With over 120 fromages available, the charming young owners Morgane and Matthieu will help you decide what to buy from the shop for your picnic, or to take back on the train if you fancy an empty carriage.
But for a really good experience book a table and linger in the small restaurant for brunch or lunch. From a limited but interesting menu, I went for the 5-cheese platter. They serve up what they think is “thriving” that day, together with a matched wine, like a sommelier recommending a Monbazillac with the foie gras.

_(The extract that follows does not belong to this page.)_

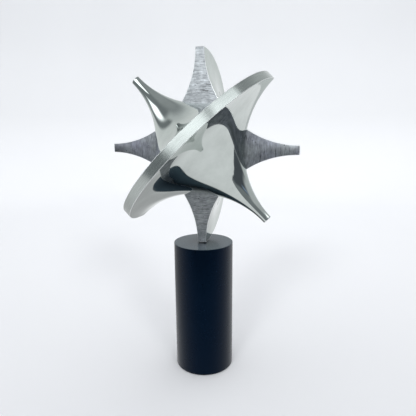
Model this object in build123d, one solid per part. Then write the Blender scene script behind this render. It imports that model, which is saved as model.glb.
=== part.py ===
# Magnetic desk sculpture: two solid aluminium halves of a double trumpet, held
# face to face by inlaid magnets, turning on a pivot pin in a black column.
#
# Millimetres, +Z up. The origin is the centre of the felt pad's underside, on the
# column's axis. The halves meet on a vertical plane that faces -Y. The back half's
# horns lie along X and its rim stands upright; the front half is turned about Y.
from build123d import *
from math import cos, radians, sin
import os

# ---- the star ----
star_span = 203.2        # across the rim, and from horn end to horn end
edge_w = 9.525           # width of the rim band, and diameter of a horn's end
edge_break = 0.4         # broken edges of both halves
front_turn = 45.0        # degrees that the front half is turned from the back half
face_gap = 0.2           # between the two sawn faces
axis_setback = 6.0       # from the plane of the faces back to the pivot's axis
tip_gap = 0.85           # from the column's top to the star's lowest point

# ---- the magnets, alike in both halves ----
cup_d = 40.0
cup_depth = 8.0
cup_wall = 3.0
cup_floor = 3.0
cup_proud = 0.07         # the cups' rims meet before the aluminium does
magnet_d = 28.0
magnet_bore_d = 16.0
bush_head_d = 14.0
bush_shank_d = 10.0
bush_thread = 8.0        # length screwed into the aluminium
bush_spare = 1.0         # thread hole beyond the bush's end
peg_d = 6.35
peg_hold = 12.0          # length of peg in each half
peg_end_break = 0.5

# ---- the pivot ----
pin_d = 4.7625
pin_engage = 20.0        # length of pin inside the star
pin_end_break = 0.5
sleeve_wall = 0.79
sleeve_len = 16.0
ball_d = 4.7625

# ---- the column ----
column_d = 65.0
column_h = 146.05        # from the table to the top face
column_wall = 6.0
column_top_t = 14.0
column_edge_break = 0.4
base_t = 12.0
base_edge_break = 0.5
rod_d = 8.0
rod_thread_in_top = 10.0
nut_across_flats = 13.0
nut_t = 6.5
washer_d = 16.0
washer_t = 1.6
nut_pocket_margin = 2.0  # room around the washer for a socket wrench
rod_end_recess = 1.0     # rod's lower end above the felt
felt_t = 1.0
felt_inset = 1.0         # felt's rim in from the column's side

# ---- clearances, all on the radius or along an axis ----
glue_line = 0.04
seat_gap = 0.02
thread_gap = 0.02
running_gap = 0.04
ball_gap = 0.05
ballast_gap = 0.5

# ---- places worked out from the sizes above ----
star_r = star_span / 2
flank_r = star_r - edge_w / 2
star_centre = Vector(0, -axis_setback, column_h + tip_gap + star_r)
into_back = Vector(0, 1, 0)
into_front = Vector(0, -1, 0)
turn = radians(front_turn)

# Each half has its own frame: X along its horns, Z into its metal, origin on its face.
back_frame = Plane(star_centre + into_back * (face_gap / 2), (1, 0, 0), into_back)
front_frame = Plane(star_centre + into_front * (face_gap / 2), (cos(turn), 0, -sin(turn)), into_front)

cup_r = cup_d / 2
magnet_t = cup_depth - cup_floor
bush_shank_r = bush_shank_d / 2
bush_len = cup_depth + bush_thread
peg_r = peg_d / 2
peg_bore_r = peg_r + running_gap

pin_r = pin_d / 2
pin_bore_r = pin_r + running_gap
sleeve_r = pin_bore_r + sleeve_wall
star_bottom_z = star_centre.Z - star_r
pin_top_z = star_bottom_z + pin_engage
ball_r = ball_d / 2
ball_z = pin_top_z + ball_gap + ball_r
blind_bore_r = max(pin_bore_r, ball_r + seat_gap)

column_r = column_d / 2
column_bore_r = column_r - column_wall
column_bottom_z = felt_t
column_inner_top_z = column_h - column_top_t
base_top_z = column_bottom_z + base_t
rod_r = rod_d / 2
rod_shoulder_z = column_inner_top_z + rod_thread_in_top
nut_pocket_r = washer_d / 2 + nut_pocket_margin
nut_pocket_t = nut_t + washer_t + rod_end_recess
nut_pocket_top_z = column_bottom_z + nut_pocket_t


def upright(radius, bottom, top, x=0.0, y=0.0):
    """Cylinder about a vertical axis, between two heights."""
    return Pos(x, y, bottom) * Cylinder(radius, top - bottom, align=(Align.CENTER, Align.CENTER, Align.MIN))


def ring(outer_r, inner_r, bottom, top):
    """Washer-shaped body about Z."""
    return upright(outer_r, bottom, top) - upright(inner_r, bottom, top)


def half_blank():
    """Half of a double trumpet in its own frame, its sawn face on Z = 0, edges broken."""
    horn_end = (star_r, edge_w / 2)
    rim_edge = (edge_w / 2, star_r)
    nearest = star_r - flank_r * cos(radians(45))
    right_flank = ThreePointArc(horn_end, (nearest, nearest), rim_edge)
    left_flank = mirror(right_flank, Plane.YZ)
    horns = Polyline((-star_r, edge_w / 2), (-star_r, 0), (star_r, 0), horn_end)
    rim = Line(rim_edge, (-edge_w / 2, star_r))
    section = make_face([right_flank, left_flank, horns, rim])
    section = chamfer(section.vertices().filter_by(lambda corner: corner.Y > 0), edge_break)
    blank = revolve(section, Axis.X, 180)
    if blank.bounding_box().min.Z < -edge_w:
        blank = mirror(blank, Plane.XY)
    sawn_face = blank.faces().filter_by(Axis.Z).sort_by(Axis.Z)[0]
    return chamfer(sawn_face.edges(), edge_break)


def half_machined():
    """Blank with the magnet's pocket and the centre bush's thread hole cut in its face."""
    pocket = upright(cup_r + glue_line, 0, cup_depth - cup_proud)
    thread_hole = upright(bush_shank_r + thread_gap, 0, bush_len - cup_proud + bush_spare)
    return half_blank() - pocket - thread_hole


def magnet_cup():
    """Steel pot that carries the magnet, its floor drilled for the centre bush."""
    outside = upright(cup_r, 0, cup_depth)
    hollow = upright(cup_r - cup_wall, 0, cup_depth - cup_floor)
    hole = upright(bush_shank_r + thread_gap, 0, cup_depth)
    return outside - hollow - hole


def ring_magnet():
    return ring(magnet_d / 2, magnet_bore_d / 2, 0, magnet_t - seat_gap)


def spacer_ring():
    """Brass ring that centres the magnet in its cup."""
    return ring(cup_r - cup_wall - glue_line, magnet_d / 2 + glue_line, 0, magnet_t - seat_gap)


def centre_bush():
    """Headed hollow screw that clamps the cup and guides the centring peg."""
    head = upright(bush_head_d / 2, 0, magnet_t - seat_gap)
    shank = upright(bush_shank_r, 0, bush_len)
    return head + shank - upright(peg_bore_r, 0, bush_len)


def centring_peg():
    """Loose brass dowel across the joint, along Y through the star's centre."""
    peg = Cylinder(peg_r, 2 * peg_hold)
    peg = chamfer(peg.edges().filter_by(GeomType.CIRCLE), peg_end_break)
    return Plane(star_centre, (1, 0, 0), into_back) * peg


def in_cup(plane, piece):
    """Put a magnet piece into a half's pocket, standing proud by the cup's amount."""
    return plane * (Pos(0, 0, -cup_proud) * piece)


def back_half():
    """Back half with the blind bore that takes the sleeve, and the ball above it."""
    body = back_frame * half_machined()
    sleeve_hole = upright(sleeve_r + seat_gap, star_bottom_z - 1, star_bottom_z + sleeve_len + seat_gap)
    blind_bore = upright(blind_bore_r, star_bottom_z, ball_z + ball_r + seat_gap)
    return body - sleeve_hole - blind_bore


def swivel_sleeve():
    """Bronze sleeve in the upright rim's tip, trimmed to the rim's curve."""
    sleeve = upright(sleeve_r, star_bottom_z, star_bottom_z + sleeve_len)
    sleeve -= upright(pin_bore_r, star_bottom_z, star_bottom_z + sleeve_len)
    rim_disc = Cylinder(star_r, star_span, rotation=(0, 90, 0))
    return sleeve & (Pos(0, star_centre.Y + face_gap / 2, star_centre.Z) * rim_disc)


def thrust_ball():
    """Ball at the bore's blind end; the star's weight turns on it."""
    return Pos(0, 0, ball_z) * Sphere(ball_r)


def column_shell():
    """Black column, bored from below, closed at the top but for the pin's hole."""
    shell = upright(column_r, column_bottom_z, column_h)
    shell = chamfer(shell.edges().filter_by(GeomType.CIRCLE), column_edge_break)
    shell -= upright(column_bore_r, column_bottom_z, column_inner_top_z)
    shell -= upright(rod_r + thread_gap, column_inner_top_z, rod_shoulder_z)
    return shell - upright(pin_r + seat_gap, rod_shoulder_z, column_h)


def pivot_rod():
    """Tie rod from the nut up into the column's top, turned down to the pin above it."""
    bottom_z = column_bottom_z + rod_end_recess
    rod = upright(rod_r, bottom_z, rod_shoulder_z)
    pin = upright(pin_r, rod_shoulder_z, pin_top_z)
    pin = chamfer(pin.edges().filter_by(GeomType.CIRCLE).sort_by(Axis.Z)[-1:], pin_end_break)
    return rod + pin


def ballast():
    """Cast iron slug that fills the column between the base plate and the top."""
    slug = upright(column_bore_r - ballast_gap, base_top_z, column_inner_top_z)
    return slug - upright(rod_r + ballast_gap, base_top_z, column_inner_top_z)


def base_plate():
    """Steel plug in the column's foot with the nut's pocket in its underside."""
    plate = upright(column_bore_r - seat_gap, column_bottom_z, base_top_z)
    plate = chamfer(plate.edges().filter_by(GeomType.CIRCLE), base_edge_break)
    plate -= upright(nut_pocket_r, column_bottom_z, nut_pocket_top_z)
    return plate - upright(rod_r + ballast_gap, column_bottom_z, base_top_z)


def rod_washer():
    washer = ring(washer_d / 2, rod_r + thread_gap, 0, washer_t)
    return Pos(0, 0, nut_pocket_top_z - washer_t) * washer


def rod_nut():
    top_z = nut_pocket_top_z - washer_t
    flats = RegularPolygon(nut_across_flats / 2, 6, major_radius=False)
    nut = Pos(0, 0, top_z - nut_t) * extrude(flats, nut_t)
    return nut - upright(rod_r + thread_gap, top_z - nut_t, top_z)


def felt_pad():
    return upright(column_r - felt_inset, 0, felt_t)


parts = {
    "column_shell": column_shell(),
    "pivot_rod": pivot_rod(),
    "ballast_weight": ballast(),
    "base_plate": base_plate(),
    "rod_washer": rod_washer(),
    "rod_nut": rod_nut(),
    "felt_pad": felt_pad(),
    "back_half": back_half(),
    "swivel_sleeve": swivel_sleeve(),
    "thrust_ball": thrust_ball(),
    "centring_peg": centring_peg(),
    "front_half": front_frame * half_machined(),
}
for side, frame in (("back", back_frame), ("front", front_frame)):
    parts[side + "_magnet_cup"] = in_cup(frame, magnet_cup())
    parts[side + "_ring_magnet"] = in_cup(frame, ring_magnet())
    parts[side + "_spacer_ring"] = in_cup(frame, spacer_ring())
    parts[side + "_centre_bush"] = in_cup(frame, centre_bush())

os.makedirs("parts", exist_ok=True)
for node, shape in parts.items():
    export_step(shape, f"parts/{node}.step")
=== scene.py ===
"""Magnetic desk sculpture: the two aluminium star halves, their black column, its felt,
the finishes of the small pieces inside, and a plain studio to show them in."""

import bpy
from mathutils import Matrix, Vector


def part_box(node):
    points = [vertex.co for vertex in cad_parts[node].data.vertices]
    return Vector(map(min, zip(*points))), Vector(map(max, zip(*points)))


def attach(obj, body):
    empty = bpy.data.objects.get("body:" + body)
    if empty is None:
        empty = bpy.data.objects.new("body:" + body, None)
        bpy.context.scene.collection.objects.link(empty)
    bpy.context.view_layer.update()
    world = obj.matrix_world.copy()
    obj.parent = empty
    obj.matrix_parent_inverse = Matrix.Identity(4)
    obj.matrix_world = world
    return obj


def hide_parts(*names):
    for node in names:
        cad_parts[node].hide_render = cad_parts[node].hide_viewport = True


bl_info = {
    "name": "Magnetic desk sculpture",
    "version": (1, 0, 0),
    "blender": (4, 5, 0),
    "location": "3D View > Sidebar > Sculpture",
    "description": "Builds a two-part aluminium star on a black column",
    "category": "Object",
}

import bpy
import math
import numpy as np
from mathutils import Matrix, Vector

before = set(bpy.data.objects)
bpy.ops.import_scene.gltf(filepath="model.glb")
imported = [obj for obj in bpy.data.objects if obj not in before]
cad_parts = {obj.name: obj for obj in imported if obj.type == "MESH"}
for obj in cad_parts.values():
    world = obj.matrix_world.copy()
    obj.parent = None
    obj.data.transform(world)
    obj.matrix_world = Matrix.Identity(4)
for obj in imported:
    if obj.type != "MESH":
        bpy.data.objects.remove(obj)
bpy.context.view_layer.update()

MM = 0.001

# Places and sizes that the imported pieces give.
back_low, back_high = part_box("back_half")
front_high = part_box("front_half")[1]
cup_low, cup_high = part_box("back_magnet_cup")
bush_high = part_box("back_centre_bush")[1]
sleeve_low, sleeve_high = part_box("swivel_sleeve")
ball_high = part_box("thrust_ball")[1]
column_low, column_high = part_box("column_shell")
slug_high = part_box("ballast_weight")[1]
pad_low, pad_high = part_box("felt_pad")
face_plane_y = (front_high.y + back_low.y) / 2
star_centre = Vector((0.0, face_plane_y, (back_low.z + back_high.z) / 2))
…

I enjoyed decent sized servings of Sainte-Maure (goat’s cheese from Touraine); Tartufo (truffle-infused Italian from combination of cow and sheep); Napoleon (sheep’s cheese from the Pyrenees); Munster (creamy cow’s cheese from Alsace); and Roquefort (classic creamy southern French blue from sheep milk). All with excellent, unlimited artisan breads and a fruity jam. And a green salad to delay hardening the arteries for a few hours….
Eat in the recommended sequence. Drink a glass or two of matched wine. Die happy.
4. Shakespeare & Company – rue de la Bûcherie, 5th arrondissement
Love books? Hunt down Shakespeare & Company, a place with so much literary history you can hear Ernest Hemingway and Henry Miller whispering in your ear…
Now located on the city’s left bank, just opposite Notre-Dame Cathedral, there are two separate entrances.
On the left is the antiquarian book store, with musty first editions and a space so so small they ask you to respect the 5-person limit.
Next door is the main shop, crammed to the ancient rafters with English-language books and well worth a couple of hours of your Parisian time.
The current premises were opened in 1951 by American Francophile George Whitman, on the site of an early 17th century monastery. I think some of the original floor tiles may still be there…
This reincarnation was founded to carry on the legacy of the legendary Sylvia Beach, another American who set up the original Shakespeare & Company in 1919, in nearby rue l’Odéon. Here the most famous writers, artists, poets and flâneurs of the day would gather, and it was only the occupation by the Germans in 1941 that extinguished the place’s literary spirit.
Today, Sylvia Whitman carries on the legacy of both her father and Sylvia Beach, preserving a very special oasis for book-lovers amongst more notable and well-trodden Paris landmarks.
Don’t leave without buying a book. They’ll affix a special stamp, insert a poem and a little piece of history from the many writers and travellers who have spent time at Shakespeare & Company for almost the last 100 years.
5. Hidden Paris Walking Tours – www.hiddenparis.fr
I’m sure all adventurous Silver Travellers enjoy exploring a city, wandering aimlessly from museum to museum, café to café, via labyrinthine streets and alleyways in which you’ll inevitably get lost.
But sometimes it’s also good to have a little local expertise to help you find your way around an area, and to dig deeper into the local history, culture, nooks and crannies.
Hidden Paris Walking Tours provide such insight, three Parisiennes leading walks around Montmartre, Saint-Germain-des -Prés, the Latin Quarter, Belleville and the Marais.
I went on the Saint-Germain tour with Eglantine. She led me and just two other inquisitive travellers through hidden alleyways, into exquisite chocolate shops and past the house where Monsieur Guillotin lived, practising his new invention out on sheep in the cobbled street outside. She showed us the cafés and bistros where intellectuals and artists have hung out for over a century. She led us into the covered market to chat with stallholders. And she took us to an underground car park, down several levels on a dingy staircase, so that we could see some of the original city wall from the 12th century.
90 minutes for just €20, and a discretionary tip. Good value for real local knowledge…especially if you can persuade her to give you the digital key that opens the door to all their own favourite secret places in Paris.